Originally from American Review of International Arbitration - ARIA
In April 1992, the Center for Public Resources, Inc. (“CPR”)1 issued its “Rules for Non-Administered Arbitration of International Disputes” (the “CPR Rules” or the “Rules”).2 The CPR Rules were prepared by the CPR’s Committee on International Arbitration3 as an alternative — indeed, the only alternative currently available — to the international ad hoc arbitration rules promulgated in 1976 by the United Nations Commission on International Trade Law (the “UNCITRAL Rules”).

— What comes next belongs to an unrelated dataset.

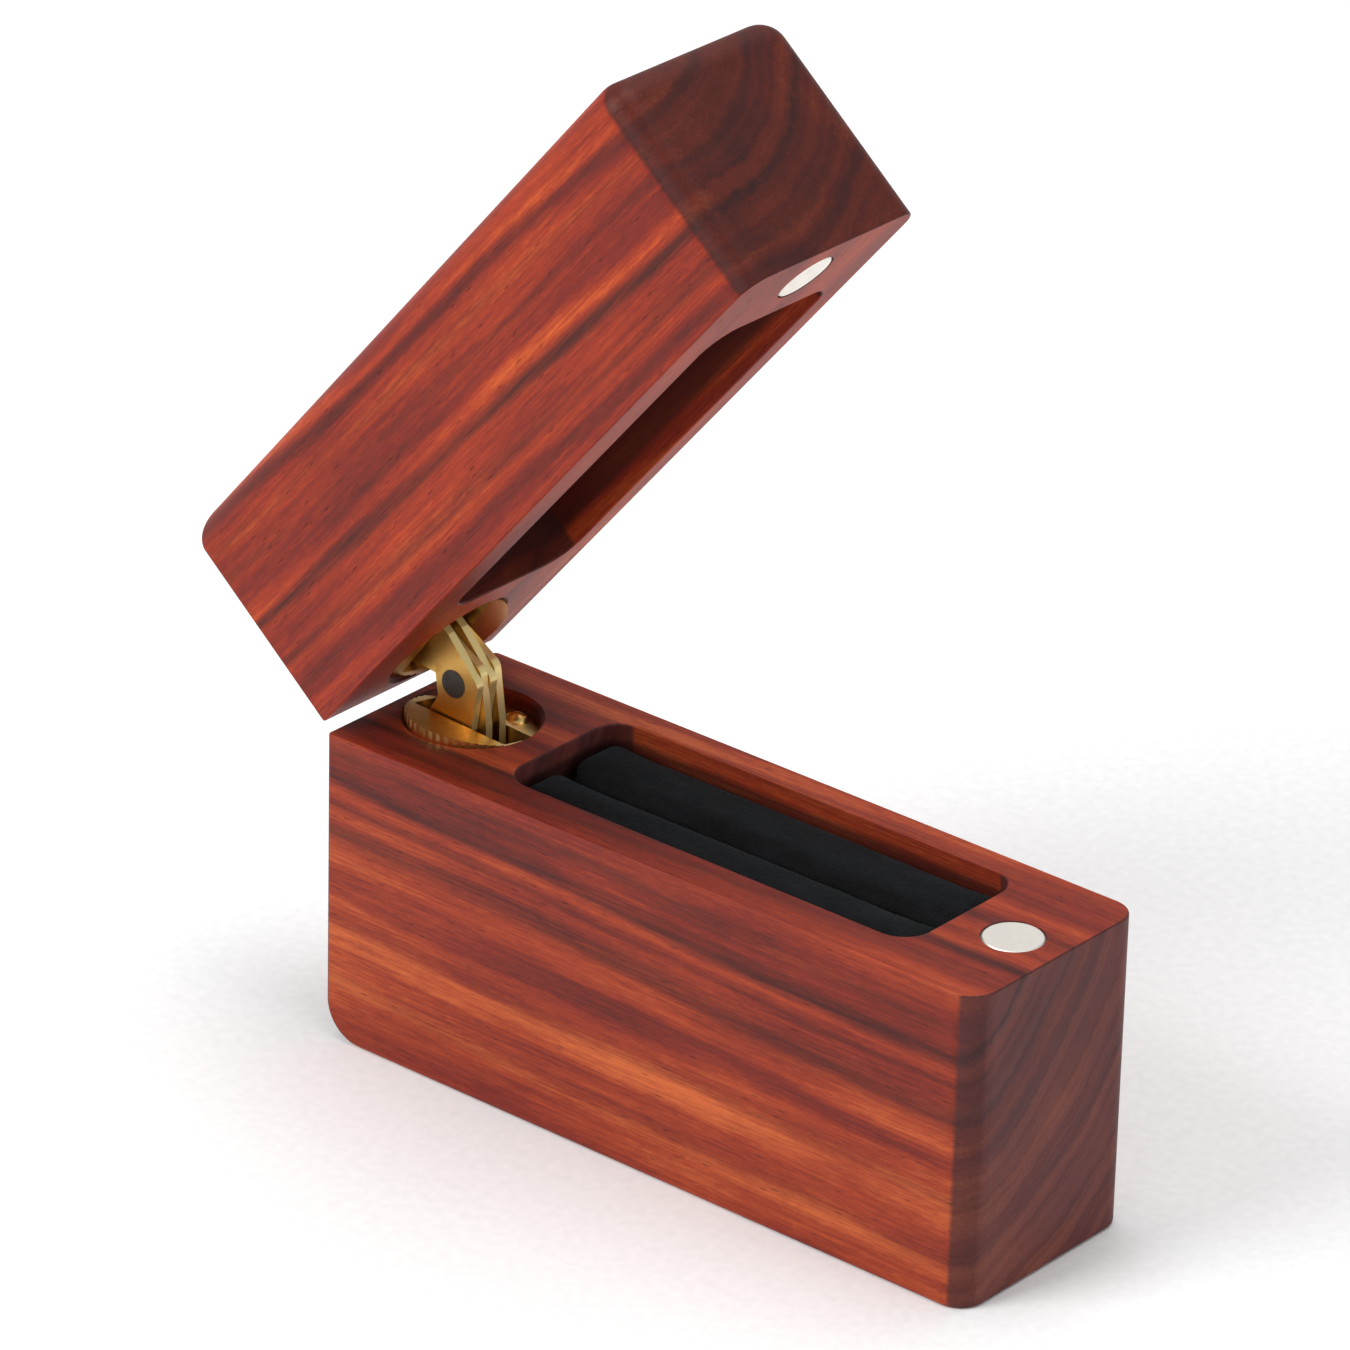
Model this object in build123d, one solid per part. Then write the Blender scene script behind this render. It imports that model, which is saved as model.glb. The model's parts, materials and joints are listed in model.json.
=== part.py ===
from build123d import *
from math import atan2, cos, degrees, hypot, radians, sin, tan
import os

# Slim wooden ring box with a brass barrel hinge at one short end and a magnet catch
# at the other. Frame: millimetres, +Z up, origin at the centre of the base's underside,
# +X towards the catch. The lid is modelled shut, then turned to its open rest position.

# ---- driving dimensions -------------------------------------------------------------
LENGTH = 77.0
WIDTH = 23.6
BASE_HEIGHT = 31.8
LID_HEIGHT = 22.3
EDGE_RADIUS = 2.75        # of the lid's top edges and both blocks' catch-end corners
BASE_HINGE_RADIUS = 4.0   # of the base's lower edge at the hinge end
UNDERSIDE_RADIUS = 0.5    # of the base's other lower edges
EASED_EDGE = 0.2          # sanded rounding of the blocks' other outer edges
CLOSED_GAP = 0.1          # between the two wooden faces when the box is shut
REST_ANGLE = 50.0         # opening of the lid at rest, from shut
OPEN_STEP = 50.0          # further opening, from rest to the links' limit

POCKET_LENGTH = 47.95
POCKET_WIDTH = 16.15
POCKET_CENTRE = (3.1, 0.78)
POCKET_CORNER = 3.0
BASE_POCKET_DEPTH = 17.0
LID_POCKET_DEPTH = 14.5

MAGNET_RADIUS = 3.0
MAGNET_THICKNESS = 2.0
MAGNET_BEVEL = 0.25
MAGNET_X = 33.2
MAGNET_SINK = 0.02

BARREL_RADIUS = 6.4
BARREL_X = -30.9
BARREL_LENGTH = 14.2
HOLE_MOUTH_CHAMFER = 0.35
KNURL_COUNT = 48
KNURL_DEPTH = 0.16
FACE_DROP = 0.35          # barrel face below the wood, at the barrel's axis
FACE_SLOPE_X = 0.05       # fall of the slanted barrel face per millimetre towards +X
FACE_SLOPE_Y = 0.20       # fall per millimetre towards +Y
SLOT_HALF_WIDTH = 2.1
SLOT_LEFT = -5.5          # slot ends, from the barrel's axis
SLOT_RIGHT = 5.75
SLOT_DEPTH = 12.5
SLOT_CORNER = 0.3

PLATE_THICKNESS = 0.9
PLATE_PITCH = 0.95
CENTRE_PIN_RADIUS = 1.4
LINK_PIN_RADIUS = 0.6
GUIDE_PIN_RADIUS = 0.55
RUNNING_CLEARANCE = 0.05
LINK_PIN_DEPTH = 1.55     # of the link pivots below the shut joint line
GUIDE_PIN_X = -29.95
GUIDE_PIN_DEPTH = 7.05    # of the guide pins below the joint line, at rest
GROOVE_REACH = 3.35       # half the distance between the bottoms of the two grooves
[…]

They were adapted, however, from the CPR’s own 1989 domestic “Rules for Non-Administered Arbitration of Business Disputes” (the “CPR Domestic Rules”), and differ in many significant respects from the UNCITRAL Rules as well as from the international arbitration rules of the leading international arbitral institutions.4
The Chair of the CPR Committee on International Arbitration has predicted that the CPR Rules “will be found by many to respond better to the practical realities of international commercial arbitration” than do the UNCITRAL Rules.5 With that prophecy in mind, this commentary will examine each of the CPR Rules in light of some of the issues that are likely to arise under those Rules and that have arisen under the corresponding provisions of the UNCITRAL Rules6 and of certain other Institutional Rules. As will appear from the discussion that follows, the CPR Rules certainly deserve to be considered seriously by parties wishing to provide for ad hoc arbitration of their international business disputes.